On ribs that don't have the relief cuts in the flanges, you need to flute the flanges in order to get the ribs to lay flat so that pre-punched holes will line up in the center of the flanges.
 
You want to flute until the web of the rib is basically flat along its entire length.

When I look at your picture, I see the bend you are talking about at midpoint, but also see lesser curvature in other segments of the rib. The goal is to eliminate all of it (the midpoint bend and the curvature in the segments).
 
Your picture appears to show the spar attachment end of the rib. You do not want to flute that end, only the rounded parts of a rib.
 
Here is what made this part bend: You start with a flat sheet of metal cut out the notches, corner pieces etc. Just visualize what that part would look like if it was flattened out.
You will notice a couple of small holes on the flat area, web of the part. These are tooling holes. You would place the part on your wooden forming blocks on these pins. This is done so that you can make a bunch off similar parts.
Another wooden block is clamped on top of the pins. The "flanges" are sticking out. These are bent down, or hammered down. This bending, either in an expensive press or with a hammer, stretches the flange. This now longer flange is what curves the part.
Now you can shorten that flange by putting a crimp, or flute, in it. This gathers the metal and shortens the flange.

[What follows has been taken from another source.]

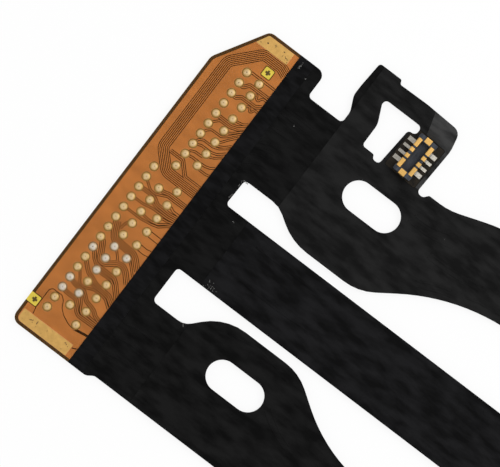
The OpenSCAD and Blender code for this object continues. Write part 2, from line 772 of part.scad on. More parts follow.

Simply put the web of the part on a flat piece of material, get down at eye level and put your fluting pliers in the middle of the holes and crimp it until the part lays flat.
Sometimes a couple of small flutes are better then one large one. Make sure none of the flutes will interfere with subsequent dimpling. Too much fluting will shorten the flange and cause the part to curve the other way!
This is one of what I call satisfying jobs in the project. You get to make something "right" with a little squeeze and a look!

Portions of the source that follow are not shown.